Saya hanya bisa menatap ketika beberapa percik air bukan saja jatuh lengan baju dan meja, tapi juga ke Gai Yang (ayam goreng bumbu ketumbar, sereh, pandan) yang sedang enak-enaknya saya santap. Beberapa percik juga pasti jatuh ke gelas berisi Thai Tea, teh tarik (teh campur susu).
Saya tahu pelakunya. Bapak setengah baya di meja seberang, yang menyembunyikan senapan di bawah meja, dan sesekali menembakkan ke segala arah bila pengunjung lain sedang lengah. Seharusnya perang air hanya di lapangan rumput sebelah. Tapi pengunjung yang kian banyak dan antusias sengaja melupakan aturan dan larut dalam Songkran Festival.
Tiada yang keberatan untuk basah di acara yang digelar Thailand Tourism Board di Sriwedari Garden, Hotel Sultan, Jakarta, Sabtu, (6/4) lalu mulai pukul 10:00 – 17:00. Ini acara untuk memperkenalkan kembali Songkran Festival, perayaan tahun baru Thai yang jatuh pada hari terhangat di awal musim kemarau, 13 – 15 April.
Songkran berasal dari bahasa Sansekerta bermakna Matahari. Sesuai tradisi, awalnya warga akan datang ke kuil-kuil, menyiramkan air ke satu sama lain sebagai tanda permohonan keberuntungan di tahun mendatang.
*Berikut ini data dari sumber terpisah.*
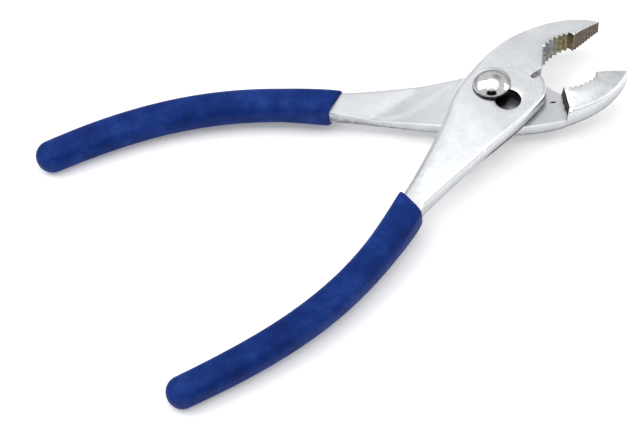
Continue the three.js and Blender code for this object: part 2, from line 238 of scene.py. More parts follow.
def bezier(points, t):
    """Points of a curve with three or four control points."""
    p = np.array(points, float)
    t = np.asarray(t, float)[:, None]
    if len(p) == 3:
        return (1 - t) ** 2 * p[0] + 2 * t * (1 - t) * p[1] + t**2 * p[2]
    return (
        (1 - t) ** 3 * p[0]
        + 3 * t * (1 - t) ** 2 * p[1]
        + 3 * t**2 * (1 - t) * p[2]
        + t**3 * p[3]
    )


class Path:
    """A planar curve measured by its length."""

    def __init__(self, points):
        self.points = bezier(points, np.linspace(0, 1, 801))
        steps = np.linalg.norm(np.diff(self.points, axis=0), axis=1)
        self.lengths = np.r_[0, np.cumsum(steps)]
        self.length = self.lengths[-1]

    def at(self, distance):
        """Points at distances along the path."""
        d = np.asarray(distance, float)
        return np.c_[
            np.interp(d, self.lengths, self.points[:, 0]),
            np.interp(d, self.lengths, self.points[:, 1]),
        ]

    def right(self, distance):
        """Unit vectors to the right of the path."""
        reach = 0.3
        ahead = self.at(np.clip(np.asarray(distance, float) + reach, 0, self.length))
        behind = self.at(np.clip(np.asarray(distance, float) - reach, 0, self.length))
        along = ahead - behind
        along /= np.linalg.norm(along, axis=1)[:, None]
        return np.c_[along[:, 1], -along[:, 0]]

    def even(self, spacing):
        """Evenly spaced points from end to end."""
        count = max(2, int(round(self.length / spacing)))
        return self.at(np.linspace(0, self.length, count + 1))


def polyline(line, spacing):
    """An open line with even spacing, and its corners kept."""
    line = np.asarray(line, float)
    lengths = np.r_[0, np.cumsum(np.linalg.norm(np.diff(line, axis=0), axis=1))]
    d = np.linspace(0, lengths[-1], max(2, int(lengths[-1] / spacing)) + 1)
    d = np.unique(np.r_[d, lengths])
    return np.c_[np.interp(d, lengths, line[:, 0]), np.interp(d, lengths, line[:, 1])]


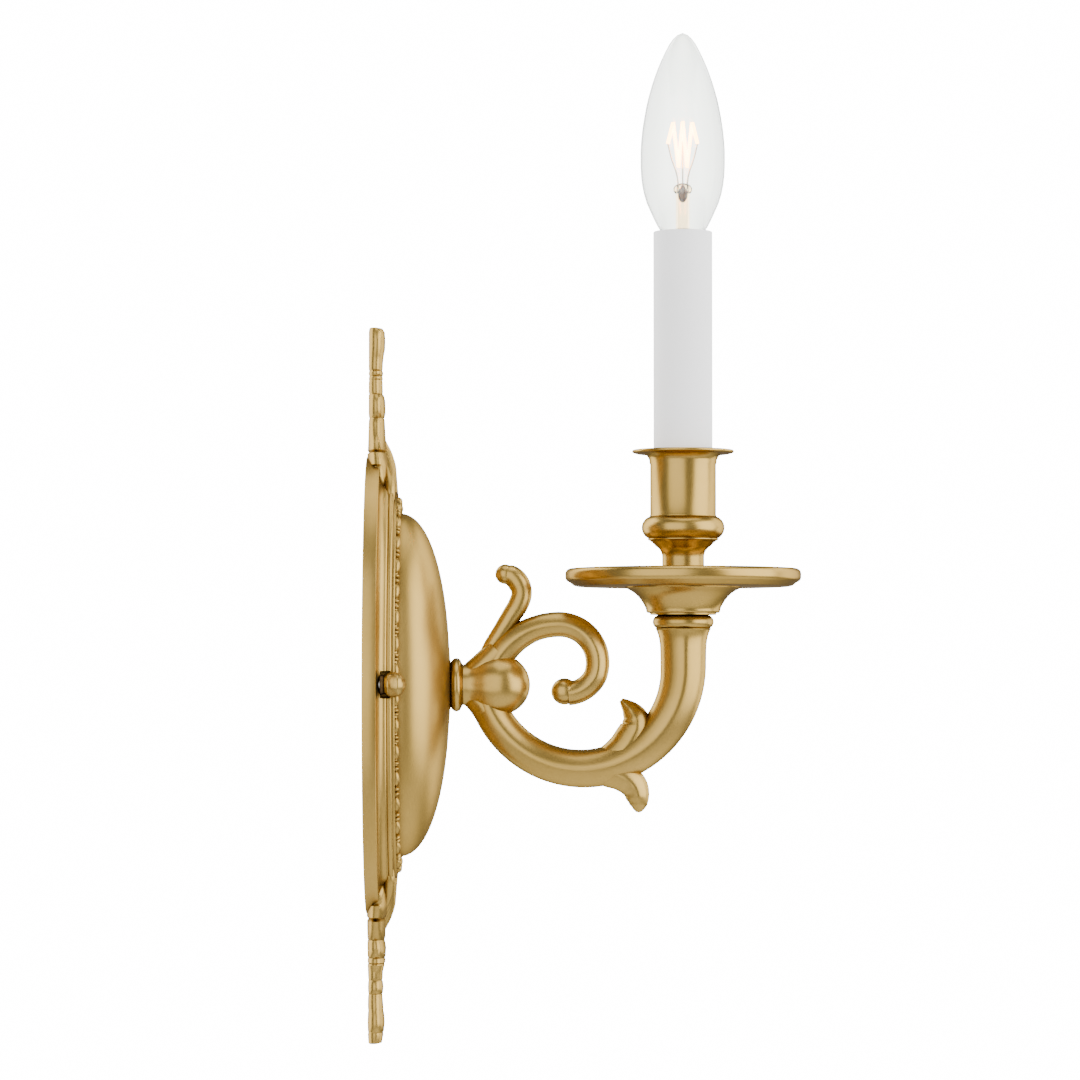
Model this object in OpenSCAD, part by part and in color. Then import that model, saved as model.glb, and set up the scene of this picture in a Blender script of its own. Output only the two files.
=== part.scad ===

Lama-kelamaan, Songkran menjadi pesta semua orang termasuk wisatawan. Inilah hari ketika semua orang, bahkan yang sudah dewasa untuk merasakan kembali kegembiraan masa kanak-kanak : bermain air, menyiram dan disiram, hanya ada tawa gembira!
Di kota bersejarah Sukhothai, Songkran dirayakan lebih tradisional. Hampir semua warga berpakaian tradisional Thailand berkumpul di Kuil Traphang Thong di muka Taman Sejarah Sukhothai. Ada arakan budaya kuno, lomba membangun pagoda, dan gelar pasar tradisional.
Perayaan tiga hari diawali Mahasongkran’ pada 13 April. Menandai berakhirnya tahun lama, disusul 14 April berupa Wan Nao (jelang pergantian tahun), dan 15 April, Wan Thaloeng Sok, tahun baru. “Suk-san wan songkran” ucapan “Selamat Hari Songkran" pun berpercikan.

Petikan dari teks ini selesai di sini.